Enclosure, Castlewidenham, Co. Cork
Co. Cork |
Enclosures
Beneath the fields around Castlewidenham in north Cork, there is a circular enclosure that no one has excavated, mapped at ground level, or even walked around in any meaningful sense.
What we know of it comes entirely from the air: a cropmark, photographed in July 1989, showing the faint outline of a fosse, the ditch that would once have defined the boundary of a roughly circular enclosure about thirty metres across.
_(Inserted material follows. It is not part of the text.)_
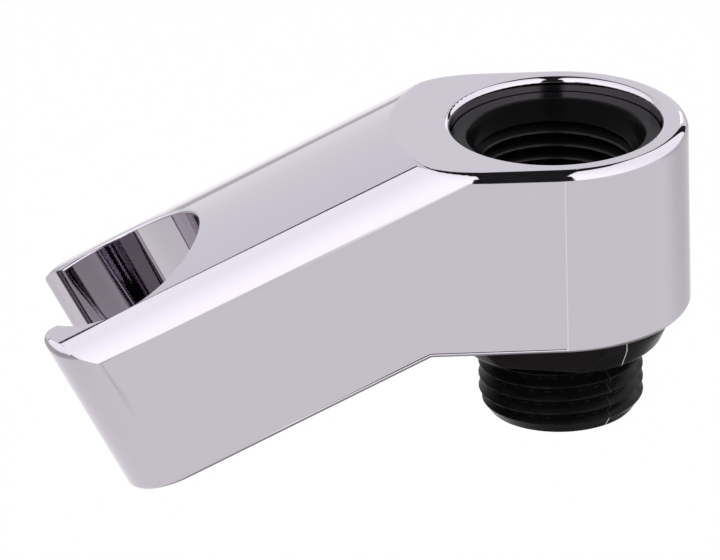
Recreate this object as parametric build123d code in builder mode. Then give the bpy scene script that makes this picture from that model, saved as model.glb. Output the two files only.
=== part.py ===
from build123d import *
from math import cos, radians, sin, sqrt, tan
import os

# Hand shower holder: a swivel head on a threaded connector, with a drooping arm and an open cradle.
# Origin on the swivel axis at the mouth of the inlet thread, +Z out of the inlet, arm towards -X.
# All sizes are in millimetres.

# Pipe thread, half inch parallel: the male crest, and the moulded female crest within its tolerance
thread_major_radius = 20.955 / 2
inlet_crest_radius = 19.0 / 2

# Connector socket
socket_mouth_radius = 11.3
lead_in_depth = 1.9
inlet_thread_length = 8.1
washer_pocket_radius = 9.9
washer_pocket_depth = 2.4
socket_floor = 2.2
waterway_radius = 6.5
washer_thickness = 2.0
washer_clearance = 0.4
washer_bore_radius = 6.8

# Head, the upright round part that turns on the connector
head_radius = 16.7
head_height = 24.8
head_top_rounding = 1.35
bore_radius = 13.4
bore_lip_rounding = 0.7
socket_recess = 1.8
ledge_bore_radius = 10.0

# Swivel fit between head and connector
swivel_clearance = 0.08
swivel_play = 0.1
slip_washer_thickness = 0.8
slip_washer_margin = 0.2
friction_ring_depth = 1.3
friction_ring_width = 2.2
friction_ring_gap = 0.05
friction_ring_place = 0.45
ring_rounding = 0.5

# Outlet nipple
flange_radius = 14.1
flange_taper_depth = 1.25
flange_taper_height = 2.6
flange_thickness = 4.6
flange_across_flats = 23.5
flats_turn = 77.0
flange_edge_rounding = 0.4
outlet_thread_length = 9.5
outlet_chamfer_depth = 1.2
outlet_chamfer_length = 1.7
stub_radius = 8.0
stub_length = 3.6
stub_fit = 0.02
joint_seal_thickness = 1.2
joint_seal_gap = 0.1

# Arm: its crest line falls away from the head, its section is crowned with round shoulders
arm_droop = 26.7
crest_start = 21.0
arm_thickness = 24.1
crown_radius = 49.0
shoulder_radius = 5.0
underside_rounding = 0.8

# Cradle, measured along the crest from where the arm leaves the head's top
cradle_distance = 39.2
cradle_radius = 11.7
cradle_draft = 1.0
cradle_lip = 0.5
mouth_half_width = 8.4
prong_rounding = 2.0
tip_distance = 50.55
tip_corner_radius = 8.8
tip_edge_rounding = 1.3

# Levels along the swivel axis
thread_start_rise = thread_major_radius - inlet_crest_radius
socket_top = thread_start_rise + lead_in_depth
head_top = socket_top + socket_recess
head_foot = head_top - head_height
washer_seat = -inlet_thread_length - washer_pocket_depth
socket_shoulder = washer_seat - socket_floor
ledge_top = socket_shoulder - slip_washer_thickness
spigot_foot = head_foot - swivel_play
friction_ring_level = spigot_foot + friction_ring_place * (ledge_top - spigot_foot)
stub_foot = spigot_foot - stub_length
recess_floor = stub_foot - joint_seal_thickness
flange_foot = spigot_foot - flange_thickness
nipple_foot = flange_foot - outlet_thread_length

# Radii that follow from the fits
socket_radius = bore_radius - swivel_clearance
spigot_radius = ledge_bore_radius - swivel_clearance
groove_radius = spigot_radius - friction_ring_depth
ring_outer_radius = ledge_bore_radius - friction_ring_gap / 2
ring_inner_radius = groove_radius + friction_ring_gap

os.makedirs("parts", exist_ok=True)

# Axes of the arm: along runs down the crest, upward stands square to it
droop = radians(arm_droop)
along = Vector(-cos(droop), 0, -sin(droop))
upward = Vector(-sin(droop), 0, cos(droop))
crest_origin = Vector(-crest_start, 0, head_top)
cradle_centre = crest_origin + along * cradle_distance
cradle_plan = Plane(origin=cradle_centre, x_dir=along, z_dir=upward)

# Reach of the prongs past the cradle's axis
tip_reach = tip_distance - cradle_distance

# Corners of the side view, where the arm's underside meets the tip and the head's foot
tip_top = crest_origin + along * tip_distance
tip_foot = tip_top - upward * arm_thickness
bend = tip_foot - along * ((tip_foot.Z - head_foot) / along.Z)

# How far the cutting tools reach past the faces that they cut
over = 20.0

# Closeness within which an edge counts as lying on a plane
tolerance = 0.001


def is_lower_edge(edge):
    """True for an edge of the arm's underside or of the head's foot."""
    middle = edge.center()
    on_underside = abs((middle - tip_foot).dot(upward)) < tolerance
    on_foot = abs(middle.Z - head_foot) < tolerance
    return on_underside or on_foot


def is_bore_lip(edge):
    """True for the rim where the bore opens in the head's top."""
    on_top = abs(edge.center().Z - head_top) < tolerance
    return on_top and edge.geom_type == GeomType.CIRCLE and abs(edge.radius - bore_radius) < tolerance


def is_mouth_corner(vertex):
    """True in the mouth's sketch where the slot opens at the arm's tip."""
    at_tip = abs(vertex.X - tip_reach) < tolerance
    return at_tip and abs(abs(vertex.Y) - mouth_half_width) < tolerance


def is_seat_rim(edge):
    """True for the curve in which the tapered seat meets the crown of the arm."""
    curved = edge.geom_type != GeomType.LINE
    ends = [edge.position_at(t) - cradle_centre for t in (0, 0.5, 1)]
    reach = [sqrt(p.dot(along) ** 2 + p.Y**2) for p in ends]
    in_crown = all(p.dot(upward) > -arm_thickness / 2 for p in ends)
    return curved and in_crown and all(abs(r - cradle_radius) < prong_rounding / 2 for r in reach)


def is_flange_rim(edge):
    """True for an edge round the lower face of the nipple's flange."""
    start = edge.position_at(0)
    on_foot = abs(edge.center().Z - flange_foot) < tolerance
    return on_foot and sqrt(start.X**2 + start.Y**2) > thread_major_radius + tolerance


# Arm section: crowned top and round shoulders, the same all the way down the arm
with BuildPart() as arm_section:
    section_start = crest_origin - along * (head_radius + crest_start + over)
    with BuildSketch(Plane(origin=section_start, x_dir=(0, -1, 0), z_dir=along)) as section:
        with Locations((0, -crown_radius)):
            Circle(crown_radius)
            Rectangle(2 * head_radius, 2 * crown_radius, mode=Mode.INTERSECT)
        fillet(section.vertices().sort_by(Axis.Y)[-2:], shoulder_radius)
    extrude(amount=head_radius + crest_start + tip_distance + 2 * over)

# Arm outline, seen square to the crest: round corners, and the top edge softened all round the tip
with BuildPart() as arm_outline:
    outline_length = tip_distance + crest_start + head_radius + over
    outline_centre = crest_origin + along * (tip_distance - outline_length / 2)
    with BuildSketch(Plane(origin=outline_centre, x_dir=along, z_dir=upward)) as outline:
        Rectangle(outline_length, 2 * head_radius)
        fillet(outline.vertices().sort_by(Axis.X)[-2:], tip_corner_radius)
    extrude(amount=-crown_radius)
    with BuildSketch(Plane(origin=section_start, x_dir=(0, -1, 0), z_dir=along)):
        with Locations((0, -crown_radius)):
            Circle(crown_radius)
    extrude(amount=head_radius + crest_start + tip_distance + 2 * over, mode=Mode.INTERSECT)
    crown = arm_outline.faces().sort_by(lambda f: (f.center() - tip_foot).dot(upward))[-1]
    fillet(crown.edges().sort_by(lambda e: (e.center() - tip_top).dot(along))[1:], tip_edge_rounding)

# Head and arm: one side view across the full width, cut to the section and the outline
with BuildPart() as holder_body:
    with BuildSketch(Plane.XZ) as side_view:
        with BuildLine():
            Polyline(
                (0, head_top), (-crest_start, head_top), (tip_top.X, tip_top.Z),
                (tip_foot.X, tip_foot.Z), (bend.X, head_foot), (0, head_foot), close=True,
            )
        make_face()
    extrude(amount=head_radius, both=True)
    add(arm_section.part, mode=Mode.INTERSECT)
    add(arm_outline.part, mode=Mode.INTERSECT)
    with BuildSketch(Plane.XY.offset(head_foot)):
        Circle(head_radius)
        with Locations((-head_radius, 0)):
            Rectangle(2 * head_radius, 4 * head_radius, mode=Mode.SUBTRACT)
    extrude(amount=head_height)
    # Soft edge all round the head's top, thinning out where the crown rises to meet it
    top_face = holder_body.faces().filter_by(Axis.Z).sort_by(Axis.Z)[-1]
    fillet(top_face.edges(), head_top_rounding)
    # Soft edges along the underside and the foot
    fillet(holder_body.edges().filter_by(is_lower_edge), underside_rounding)
    # Bore for the connector, with the ledge that the socket's shoulder turns on
    with BuildSketch(Plane.XY.offset(head_top)):
        Circle(bore_radius)
    extrude(amount=ledge_top - head_top, mode=Mode.SUBTRACT)
    with BuildSketch(Plane.XY.offset(ledge_top)):
        Circle(ledge_bore_radius)
    extrude(amount=head_foot - ledge_top, mode=Mode.SUBTRACT)
    fillet(holder_body.edges().filter_by(is_bore_lip), bore_lip_rounding)
    # Cradle: a tapered seat square to the crest
    with BuildSketch(cradle_plan.offset(over)):
        Circle(cradle_radius + over * tan(radians(cradle_draft)))
    extrude(amount=-(arm_thickness + 2 * over), taper=cradle_draft, mode=Mode.SUBTRACT)
    # Mouth at the tip, flaring round the ends of both prongs
    with BuildSketch(cradle_plan.offset(over)) as mouth:
        with Locations((over, 0)):
            Rectangle(2 * over, 2 * mouth_half_width)
        with Locations((tip_reach + over, 0)):
            Rectangle(2 * over, 2 * head_radius)
        fillet(mouth.vertices().filter_by(is_mouth_corner), prong_rounding)
    extrude(amount=-(arm_thickness + 2 * over), mode=Mode.SUBTRACT)
    # Soft lip where the seat opens in the crown
    chamfer(holder_body.edges().filter_by(is_seat_rim), cradle_lip)
holder_body.part.label = "holder_body"
export_step(holder_body.part, "parts/holder_body.step")

# Connector socket: black inner body with the inlet thread, its spigot turns in the ledge bore
with BuildPart() as inlet_socket:
    with BuildSketch(Plane.XZ):
        with BuildLine():
            Polyline(
                (waterway_radius, stub_foot),
                (stub_radius - stub_fit, stub_foot),
                (stub_radius - stub_fit, spigot_foot),
                (spigot_radius, spigot_foot),
                (spigot_radius, socket_shoulder),
                (socket_radius, socket_shoulder),
                (socket_radius, socket_top),
                (socket_mouth_radius, socket_top),
                (thread_major_radius, thread_start_rise),
                (inlet_crest_radius, 0),
                (inlet_crest_radius, -inlet_thread_length),
                (washer_pocket_radius, -inlet_thread_length),
                (washer_pocket_radius, washer_seat),
                (waterway_radius, washer_seat),
                close=True,
            )
        make_face()
    revolve(axis=Axis.Z)
    # Groove for the ring that brakes the swivel
    with BuildSketch(Plane.XY.offset(friction_ring_level - friction_ring_width / 2)):
        Circle(spigot_radius + friction_ring_depth)
        Circle(groove_radius, mode=Mode.SUBTRACT)
    extrude(amount=friction_ring_width, mode=Mode.SUBTRACT)
inlet_socket.part.label = "inlet_socket"
export_step(inlet_socket.part, "parts/inlet_socket.step")

# Outlet nipple: one turned profile with the male thread and the recess welded on to the socket's stub
with BuildPart() as outlet_nipple:
    with BuildSketch(Plane.XZ):
        with BuildLine():
            Polyline(
                (waterway_radius, nipple_foot),
                (thread_major_radius - outlet_chamfer_depth, nipple_foot),
                (thread_major_radius, nipple_foot + outlet_chamfer_length),
                (thread_major_radius, flange_foot),
                (flange_radius - flange_taper_depth, flange_foot),
                (flange_radius, flange_foot + flange_taper_height),
                (flange_radius, spigot_foot),
                (stub_radius, spigot_foot),
                (stub_radius, recess_floor),
                (waterway_radius, recess_floor),
                close=True,
            )
        make_face()
    revolve(axis=Axis.Z)
    # Two flats on the flange for a spanner
    with BuildSketch(Plane.XY.offset(nipple_foot)):
        Rectangle(2 * flange_radius, flange_across_flats, rotation=flats_turn - 90)
    extrude(amount=spigot_foot - nipple_foot, mode=Mode.INTERSECT)
    fillet(outlet_nipple.edges().filter_by(is_flange_rim), flange_edge_rounding)
outlet_nipple.part.label = "outlet_nipple"
export_step(outlet_nipple.part, "parts/outlet_nipple.step")

# Flat washer at the bottom of the inlet thread
with BuildPart() as inlet_washer:
    with BuildSketch(Plane.XY.offset(washer_seat)):
        Circle(washer_pocket_radius - washer_clearance)
        Circle(washer_bore_radius, mode=Mode.SUBTRACT)
    extrude(amount=washer_thickness)
inlet_washer.part.label = "inlet_washer"
export_step(inlet_washer.part, "parts/inlet_washer.step")

# Flat seal between the stub's end and the floor of the nipple's recess
with BuildPart() as joint_seal:
    with BuildSketch(Plane.XY.offset(recess_floor)):
        Circle(stub_radius - joint_seal_gap)
        Circle(waterway_radius + joint_seal_gap, mode=Mode.SUBTRACT)
    extrude(amount=joint_seal_thickness)
joint_seal.part.label = "joint_seal"
export_step(joint_seal.part, "parts/joint_seal.step")

# Thin washer between the socket's shoulder and the ledge
with BuildPart() as slip_washer:
    with BuildSketch(Plane.XY.offset(ledge_top)):
        Circle(bore_radius - slip_washer_margin)
        Circle(ledge_bore_radius + slip_washer_margin, mode=Mode.SUBTRACT)
    extrude(amount=slip_washer_thickness)
slip_washer.part.label = "slip_washer"
export_step(slip_washer.part, "parts/slip_washer.step")

# Rubber ring in the spigot's groove, squeezed against the ledge bore so that the holder stays where it is put
with BuildPart() as friction_ring:
    ring_centre = (ring_inner_radius + ring_outer_radius) / 2
    ring_thickness = ring_outer_radius - ring_inner_radius
    with BuildSketch(Plane.XZ):
        with Locations((ring_centre, friction_ring_level)):
            RectangleRounded(ring_thickness, friction_ring_width - 2 * friction_ring_gap, ring_rounding)
    revolve(axis=Axis.Z)
friction_ring.part.label = "friction_ring"
export_step(friction_ring.part, "parts/friction_ring.step")
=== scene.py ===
import math

import bmesh
import bpy
import numpy as np
from mathutils import Matrix, Vector


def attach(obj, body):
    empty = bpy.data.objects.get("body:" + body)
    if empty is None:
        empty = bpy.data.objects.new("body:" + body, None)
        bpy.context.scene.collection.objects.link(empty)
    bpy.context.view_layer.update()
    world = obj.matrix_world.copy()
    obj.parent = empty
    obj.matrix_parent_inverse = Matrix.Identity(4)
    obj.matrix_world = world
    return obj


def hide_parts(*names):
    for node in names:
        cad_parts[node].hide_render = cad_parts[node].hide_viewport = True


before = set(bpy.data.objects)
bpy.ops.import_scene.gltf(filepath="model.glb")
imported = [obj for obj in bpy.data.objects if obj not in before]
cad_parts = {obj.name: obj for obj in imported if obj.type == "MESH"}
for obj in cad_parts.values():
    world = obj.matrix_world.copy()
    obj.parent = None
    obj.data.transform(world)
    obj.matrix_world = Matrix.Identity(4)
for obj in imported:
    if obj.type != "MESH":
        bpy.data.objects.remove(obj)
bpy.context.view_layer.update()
scene = bpy.context.scene

# %% [markdown]
# A hand shower holder is three things to the eye: one chrome moulding (a round head with a drooping arm
# that ends in a cradle), a black threaded socket inside its head and a black threaded nipple below it.
# The frame from CAD already has the moulding's shape, so the work here is the two threads, the finish
# and the studio around them.
#
# The script works in metres. The origin is the centre of the inlet thread's mouth, +Z points up out of
# the thread and the arm points to -X. Both threads are half inch pipe thread, 20.955 mm over the crests.
# The last two numbers are the angles in degrees over which an edge shows as an edge.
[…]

Cropmarks appear when buried features, ditches, walls, or pits, affect how crops or grass grow above them. A filled-in ditch retains more moisture than the surrounding soil, so the vegetation directly overhead tends to grow taller or stay greener longer, producing a visible discolouration when seen from above at the right time of year. The photograph from 1989 caught this enclosure in enough detail to suggest not just the outer fosse but also a possible internal division running on an east-west axis, and a single small dark patch, described as a macula, in the northern half of the interior. That macula might indicate a pit, a post-hole, or some other buried feature, though without excavation it is impossible to say. Enclosures of this general type and scale in Ireland are often associated with early medieval settlement, the ringfort being the most familiar form, a defended farmstead enclosed by an earthen bank and ditch. Whether that is what lies here is unresolved.
The site has no visible surface expression, no mound, no earthwork, no hollow in the ground. It exists, for now, as a shape preserved in subsoil and in a single aerial photograph taken more than three decades ago.